COMPOSITION DE LA COUR

En application des dispositions des articles 804, 806 et 907 du code de procédure civile, l'affaire a été débattue le 13 Mai 2025 en audience publique, les avocats ne s'y étant pas opposés, devant :

Madame Anne-Laurence CHALBOS, Président Rapporteur,

et Madame Laetitia VIGNON, conseiller- rapporteur,

chargés du rapport qui en ont rendu compte dans le délibéré de la cour composée de :

Madame Anne-Laurence CHALBOS, Présidente

Madame Laetitia VIGNON, Conseillère

Madame Gaëlle MARTIN, Conseillère

Greffier lors des débats : Monsieur Achille TAMPREAU.

Les parties ont été avisées que le prononcé de la décision aurait lieu par mise à disposition au greffe le 04 Septembre 2025.

ARRÊT

Contradictoire,

Prononcé par mise à disposition au greffe le 04 Septembre 2025.

Signé par Madame Anne-Laurence CHALBOS, Présidente et Monsieur Achille TAMPREAU, greffier auquel la minute de la décision a été remise par le magistrat signataire.

***

FAITS ET PROCÉDURE

La SAS Jalom, qui a pour activité principale l'achat et la vente de bijoux anciens et d'occasion, a été constituée le 20 novembre 2013 entre Mme [E] [M] et M. [D] [B], ce dernier étant désigné en qualité de président.
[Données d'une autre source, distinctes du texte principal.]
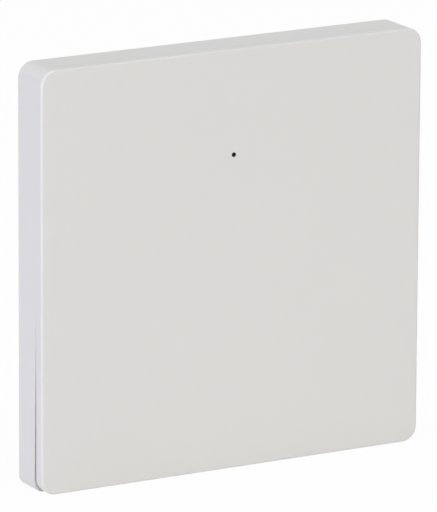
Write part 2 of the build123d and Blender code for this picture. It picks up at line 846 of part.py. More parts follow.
# Terminal screws and the cages that they draw down onto the wire
for number, pole_x in enumerate(poles, 1):
    with BuildPart() as terminal_screw:
        with BuildSketch(Plane.XY.offset(head_low)):
            with Locations((pole_x, cage_y)):
                Circle(terminal_head_radius)
        extrude(amount=terminal_head_height)
        with BuildSketch(Plane.XY.offset(head_low)):
            with Locations((pole_x, cage_y)):
                Rectangle(2 * terminal_head_radius, terminal_slot_width)
        extrude(amount=terminal_slot_depth, mode=Mode.SUBTRACT)
        with BuildSketch(Plane.XY.offset(head_high)):
            with Locations((pole_x, cage_y)):
                Circle(terminal_screw_radius)
        extrude(amount=bar_low - terminal_tip_gap - head_high)
    terminal_screw.part.label = f"terminal_screw_{number}"
    export_step(terminal_screw.part, f"parts/terminal_screw_{number}.step")

    with BuildPart() as terminal_clamp:
        with BuildSketch(facing_room(cage_rear_y)):
            with Locations((pole_x, (cage_low + cage_high) / 2)):
                Rectangle(cage_width, cage_high - cage_low)
            space_low = cage_low + cage_base
            space_high = cage_high - cage_top
            with Locations((pole_x, (space_low + space_high) / 2)):
                Rectangle(cage_inner_width, space_high - space_low, mode=Mode.SUBTRACT)
        extrude(amount=cage_length)
        with BuildSketch(Plane.XY.offset(cage_low)):
            with Locations((pole_x, cage_y)):
                Circle(terminal_screw_radius + terminal_screw_clearance)
        extrude(amount=cage_base, mode=Mode.SUBTRACT)
    terminal_clamp.part.label = f"terminal_clamp_{number}"
    export_step(terminal_clamp.part, f"parts/terminal_clamp_{number}.step")

# Places inside the relay
relay_base_y = power_rear_y + relay_base_thickness
relay_left_x = relay_x - relay_width / 2 + relay_wall
yoke_y = relay_base_y + yoke_lift
yoke_rear_y = yoke_y + yoke_thickness
flange_radius = coil_radius + bobbin_flange_proud
coil_y = yoke_rear_y + flange_radius + core_fit
heel_x = relay_left_x + relay_base_fit
coil_x = heel_x + yoke_thickness + core_fit
core_end_x = coil_x + coil_length + bobbin_flange_proud
armature_x = core_end_x + armature_gap
pivot_x = armature_x + armature_thickness / 2
pivot_y = yoke_y + yoke_thickness / 2
leaf_x = armature_x + armature_thickness

# Relay base and case
with BuildPart() as relay_base:
    base_inset = 2 * (relay_wall + relay_base_fit)
    block_on(
        power_rear_y,
        relay_x,
        relay_z,
        relay_width - base_inset,
        relay_height - base_inset,
        -relay_base_thickness,
    )
relay_base.part.label = "relay_base"
export_step(relay_base.part, "parts/relay_base.step")

with BuildPart() as relay_case:
    block_on(power_rear_y, relay_x, relay_z, relay_width, relay_height, -relay_rise)
    chamfer(relay_case.edges().filter_by(Axis.Y), relay_wall)
    with BuildSketch(facing_room(power_rear_y)):
        with Locations((relay_x, relay_z)):
            Rectangle(relay_width - 2 * relay_wall, relay_height - 2 * relay_wall)
    extrude(amount=-(relay_rise - relay_wall), mode=Mode.SUBTRACT)
relay_case.part.label = "relay_case"
export_step(relay_case.part, "parts/relay_case.step")

# Relay yoke: an angle of iron with the core of the coil riveted to its heel
with BuildPart() as relay_yoke:
    with BuildSketch(Plane.XY.offset(relay_z)):
        with BuildLine():
            Polyline(
                (heel_x, relay_base_y),
                (heel_x, coil_y + flange_radius),
                (heel_x + yoke_thickness, coil_y + flange_radius),
                (heel_x + yoke_thickness, yoke_rear_y),
                (armature_x - armature_gap / 2, yoke_rear_y),
                (armature_x - armature_gap / 2, yoke_y),
                (heel_x + yoke_thickness, yoke_y),
                (heel_x + yoke_thickness, relay_base_y),
                close=True,
            )
        make_face()
    extrude(amount=yoke_depth / 2, both=True)
    with BuildSketch(Plane.YZ.offset(heel_x)):
        with Locations((coil_y, relay_z)):
            Circle(core_radius)
    extrude(amount=core_end_x - heel_x)
relay_yoke.part.label = "relay_yoke"
export_step(relay_yoke.part, "parts/relay_yoke.step")

# Relay bobbin and the winding on it
with BuildPart() as relay_bobbin:
    with BuildSketch(Plane.YZ.offset(coil_x)):
        with Locations((coil_y, relay_z)):
            Circle(core_radius + core_fit + bobbin_wall)
    extrude(amount=coil_length)
    for flange_x in (coil_x, coil_x + coil_length - bobbin_flange):
        with BuildSketch(Plane.YZ.offset(flange_x)):
            with Locations((coil_y, relay_z)):
                Rectangle(2 * flange_radius, 2 * flange_radius)
        extrude(amount=bobbin_flange)
    with BuildSketch(Plane.YZ.offset(coil_x)):
        with Locations((coil_y, relay_z)):
            Circle(core_radius + core_fit)
    extrude(amount=coil_length, mode=Mode.SUBTRACT)
relay_bobbin.part.label = "relay_bobbin"
export_step(relay_bobbin.part, "parts/relay_bobbin.step")

with BuildPart() as relay_winding:
    with BuildSketch(Plane.YZ.offset(coil_x + bobbin_flange)):
        with Locations((coil_y, relay_z)):
            Circle(coil_radius)
            Circle(core_radius + core_fit + bobbin_wall, mode=Mode.SUBTRACT)
    extrude(amount=coil_length - 2 * bobbin_flange)
relay_winding.part.label = "relay_winding"
export_step(relay_winding.part, "parts/relay_winding.step")

# Relay armature with a round pivot edge, and the contact leaf that it carries
with BuildPart() as relay_armature:
    with BuildSketch(Plane.XY.offset(relay_z)):
        with Locations((pivot_x, pivot_y)):
            Circle(armature_thickness / 2)
        with Locations((pivot_x, pivot_y + armature_length / 2)):
            Rectangle(armature_thickness, armature_length)
    extrude(amount=armature_depth / 2, both=True)
relay_armature.part.label = "relay_armature"
export_step(relay_armature.part, "parts/relay_armature.step")

leaf_low_y = pivot_y + contact_leaf_lift
leaf_low_z = relay_z - armature_depth / 2
leaf_high_z = relay_z + contact_leaf_reach
button_y = leaf_low_y + contact_leaf_width / 2
with BuildPart() as relay_moving_contact:
    with BuildSketch(Plane.YZ.offset(leaf_x)):
        with Locations((button_y, (leaf_low_z + leaf_high_z) / 2)):
            Rectangle(contact_leaf_width, leaf_high_z - leaf_low_z)
    extrude(amount=contact_leaf_thickness)
    with BuildSketch(Plane.YZ.offset(leaf_x)):
        with Locations((button_y, relay_z + contact_z)):
            Circle(contact_radius)
    extrude(amount=-contact_thickness)
relay_moving_contact.part.label = "relay_moving_contact"
export_step(relay_moving_contact.part, "parts/relay_moving_contact.step")

with BuildPart() as relay_fixed_contact:
    fixed_face_x = leaf_x - contact_thickness - contact_gap
    contact_post_x = fixed_face_x - contact_thickness - contact_post_thickness / 2
    contact_post_rear_y = button_y + contact_radius
    with BuildSketch(facing_room(contact_post_rear_y)):
        with Locations((contact_post_x, relay_z + contact_z)):
            Rectangle(contact_post_thickness, contact_post_width)
    extrude(amount=contact_post_rear_y - relay_base_y)
    with BuildSketch(Plane.YZ.offset(fixed_face_x)):
        with Locations((button_y, relay_z + contact_z)):
            Circle(contact_post_width / 2)
    extrude(amount=-contact_thickness)
relay_fixed_contact.part.label = "relay_fixed_contact"
export_step(relay_fixed_contact.part, "parts/relay_fixed_contact.step")

# Transformer: foot, ring core with a centre leg, and the winding round that leg
window_side = (core_width - 2 * core_leg - core_center_leg) / 2
window_rise = core_height - 2 * core_leg
transformer_foot_y = power_rear_y + transformer_foot
transformer_y = transformer_foot_y + core_height / 2
winding_width = core_center_leg + 2 * winding_build
winding_depth = core_depth + 2 * winding_build

with BuildPart() as transformer_base:
    block_on(
        power_rear_y, transformer_x, transformer_z, core_width, winding_depth, -transformer_foot
    )
transformer_base.part.label = "transformer_base"
export_step(transformer_base.part, "parts/transformer_base.step")

with BuildPart() as transformer_core:
    window_shift = (core_center_leg + window_side) / 2
    with BuildSketch(Plane.XY.offset(transformer_z)):
        with Locations((transformer_x, transformer_y)):
            Rectangle(core_width, core_height)
            with Locations((-window_shift, 0), (window_shift, 0)):
                Rectangle(window_side, window_rise, mode=Mode.SUBTRACT)
    extrude(amount=core_depth / 2, both=True)
transformer_core.part.label = "transformer_core"
export_step(transformer_core.part, "parts/transformer_core.step")

with BuildPart() as transformer_winding:
    winding_rise = window_rise - 2 * winding_gap
    with BuildSketch(facing_room(transformer_y + winding_rise / 2)):
        with Locations((transformer_x, transformer_z)):
            RectangleRounded(winding_width, winding_depth, winding_build - winding_gap)
            Rectangle(
                core_center_leg + 2 * winding_gap,
                core_depth + 2 * winding_gap,
                mode=Mode.SUBTRACT,
            )
    extrude(amount=winding_rise)
transformer_winding.part.label = "transformer_winding"
export_step(transformer_winding.part, "parts/transformer_winding.step")

# Storage capacitor: a can with a groove near its foot
with BuildPart() as storage_capacitor:
    with BuildSketch(Plane.XY.offset(capacitor_z)):
        with BuildLine():
            foot_y = power_rear_y
            groove_y = foot_y + groove_lift
            Polyline(
                (capacitor_x, foot_y),
                (capacitor_x + capacitor_radius, foot_y),
                (capacitor_x + capacitor_radius, groove_y),
                (capacitor_x + capacitor_radius - capacitor_groove, groove_y + capacitor_groove),
                (capacitor_x + capacitor_radius, groove_y + 2 * capacitor_groove),
                (capacitor_x + capacitor_radius, foot_y + capacitor_rise),
                (capacitor_x, foot_y + capacitor_rise),
                close=True,
            )
        make_face()
    revolve(axis=Axis((capacitor_x, 0, capacitor_z), (0, 1, 0)))
    chamfer(storage_capacitor.edges().sort_by(Axis.Y)[-1], capacitor_chamfer)
storage_capacitor.part.label = "storage_capacitor"
export_step(storage_capacitor.part, "parts/storage_capacitor.step")

# Filter capacitor, fuse and varistor
with BuildPart() as filter_capacitor:
    block_on(power_rear_y, filter_x, filter_z, filter_width, filter_depth, -filter_rise)
    chamfer(filter_capacitor.edges().filter_by(Axis.Y), filter_chamfer)
filter_capacitor.part.label = "filter_capacitor"
export_step(filter_capacitor.part, "parts/filter_capacitor.step")

with BuildPart() as fuse:
    block_on(power_rear_y, fuse_x, fuse_z, fuse_width, fuse_depth, -fuse_rise)
    chamfer(fuse.edges().filter_by(Axis.Y), fuse_chamfer)
fuse.part.label = "fuse"
export_step(fuse.part, "parts/fuse.step")

with BuildPart() as varistor:
    disc_y = power_rear_y + varistor_lift + varistor_radius
    with BuildSketch(Plane.XY.offset(varistor_z)):
        with Locations((varistor_x, disc_y)):
            Circle(varistor_radius)
    extrude(amount=varistor_thickness / 2, both=True)
    with BuildSketch(facing_room(disc_y)):
        for side in (-1, 1):
            with Locations((varistor_x + side * varistor_lead_spacing / 2, varistor_z)):
                Circle(varistor_lead_radius)
    extrude(amount=disc_y - power_rear_y)
varistor.part.label = "varistor"
export_step(varistor.part, "parts/varistor.step")

# Rectifier and converter chip on the front of the power board
with BuildPart() as bridge_rectifier:
    block_on(power_y, rectifier_x, rectifier_z, rectifier_width, rectifier_height, rectifier_rise)
bridge_rectifier.part.label = "bridge_rectifier"
export_step(bridge_rectifier.part, "parts/bridge_rectifier.step")

with BuildPart() as converter_chip:
    block_on(power_y, converter_x, converter_z, converter_width, converter_height, converter_rise)
converter_chip.part.label = "converter_chip"
export_step(converter_chip.part, "parts/converter_chip.step")
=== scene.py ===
import json
import math

import bmesh
import bpy
from mathutils import Matrix, Vector

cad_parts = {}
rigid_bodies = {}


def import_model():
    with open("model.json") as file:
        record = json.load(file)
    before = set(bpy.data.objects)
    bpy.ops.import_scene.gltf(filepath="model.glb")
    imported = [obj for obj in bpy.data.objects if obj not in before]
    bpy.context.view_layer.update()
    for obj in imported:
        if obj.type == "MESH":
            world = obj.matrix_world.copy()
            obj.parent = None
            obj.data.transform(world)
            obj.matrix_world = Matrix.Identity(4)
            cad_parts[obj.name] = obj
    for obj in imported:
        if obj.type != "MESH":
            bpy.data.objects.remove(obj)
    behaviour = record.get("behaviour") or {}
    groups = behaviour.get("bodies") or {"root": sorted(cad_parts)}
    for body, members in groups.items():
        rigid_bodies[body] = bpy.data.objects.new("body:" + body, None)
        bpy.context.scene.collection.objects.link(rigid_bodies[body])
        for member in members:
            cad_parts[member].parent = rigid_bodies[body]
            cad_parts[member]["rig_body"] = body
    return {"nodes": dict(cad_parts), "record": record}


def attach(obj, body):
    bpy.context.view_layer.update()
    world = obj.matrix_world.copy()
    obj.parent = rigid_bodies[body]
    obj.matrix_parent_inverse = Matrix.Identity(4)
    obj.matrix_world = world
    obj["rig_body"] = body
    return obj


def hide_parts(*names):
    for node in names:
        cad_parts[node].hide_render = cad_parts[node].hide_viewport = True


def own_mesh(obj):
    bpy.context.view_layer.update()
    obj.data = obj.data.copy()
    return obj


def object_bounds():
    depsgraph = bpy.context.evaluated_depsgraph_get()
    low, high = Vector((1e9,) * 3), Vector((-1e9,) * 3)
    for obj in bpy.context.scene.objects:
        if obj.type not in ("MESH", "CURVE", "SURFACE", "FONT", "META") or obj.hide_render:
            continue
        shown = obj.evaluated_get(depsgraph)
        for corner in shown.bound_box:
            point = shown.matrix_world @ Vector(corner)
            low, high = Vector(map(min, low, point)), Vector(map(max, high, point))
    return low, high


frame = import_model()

# Smart wall light switch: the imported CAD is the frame, and this script gives it its looks.
# Metres, X to the right, Y into the wall, Z up. The front face is at y = -0.0098.

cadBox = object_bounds()
nodes = frame["nodes"]
slotOf = {row["node"]: row["material_slot"] for row in frame["record"]["subparts"]}
print("frame loaded:", len(nodes), "nodes")

mm = 0.001
mergeDistance = 0.001 * mm
smoothAngle = math.radians(40)  # faces that meet at less than this share their shading
towardsRoom, towardsWall = (0, -1, 0), (0, 1, 0)
upwards, sideways = (0, 0, 1), (1, 0, 0)


# Small helpers

def deselectAll():
    for thing in list(bpy.context.selected_objects):
        thing.select_set(False)


def makeActive(thing):
    deselectAll()
    thing.select_set(True)
    bpy.context.view_layer.objects.active = thing


def addObject(name, data):
    thing = bpy.data.objects.new(name, data)
    bpy.context.scene.collection.objects.link(thing)
    return thing


def applyModifiers(thing):
    makeActive(thing)
    for step in list(thing.modifiers):
        bpy.ops.object.modifier_apply(modifier=step.name)


def inMetres(point):
    return Vector(point) * mm


# Merges points of the active piece that coincide, and turns its faces outwards
def closeShell(merging=True):
    bpy.ops.object.mode_set(mode="EDIT")
    bpy.ops.mesh.select_all(action="SELECT")
    if merging:
        bpy.ops.mesh.remove_doubles(threshold=mergeDistance)
    bpy.ops.mesh.normals_make_consistent(inside=False)
    bpy.ops.object.mode_set(mode="OBJECT")


# Node blocks that the finishes share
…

En 2014, la société a confié à Mme [U] [K], expert-comptable, une mission de présentation des comptes annuels dont l'étendue exacte fait débat entre les parties.

Par mail du 1er juillet 2015, le président de la SAS Jalom a notifié à Mme [K] la résiliation de sa mission prenant effet début 2015.

Un nouvel expert-comptable a été mandaté le 30 juillet 2015.

Dans un contexte de grave mésentente entre associés et de difficultés financières de la société caractérisées notamment par le non-remboursement du prêt consenti par la Caisse d'épargne pour l'acquisition du fonds, Mme [M] a saisi le président du tribunal de commerce d'Aix-en-Provence d'une requête aux fins de désignation d'un administrateur provisoire.

Par ordonnance du 24 octobre 2016, Maître [S] [Z] a été désigné en qualité d'administrateur provisoire.

Un protocole d'accord a été conclu le 3 novembre 2017 entre les associés aux termes duquel Mme [M] a cédé à M. [B] les parts qu'elle détenait dans la société Jalom ainsi que son compte courant d'associé.

Il a été mis fin à la mission de l'administrateur le 28 novembre 2017.

Le 21 décembre 2017, l'administration fiscale a notifié à la société Jalom une proposition de rectification aux termes de laquelle la société était soumise à une taxation d'office au titre de la TVA pour l'année 2014 au motif qu'aucune déclaration annuelle récapitulative CA12 n'avait été souscrite.

La société Jalom a également fait l'objet d'une procédure de vérification de comptabilité portant sur les exercices 2015 et 2016, donnant lieu à une proposition de rectification notifiée le 16 juillet 2018 au titre de la TVA, de l'impôt sur les sociétés et de la taxe sur les véhicules de société.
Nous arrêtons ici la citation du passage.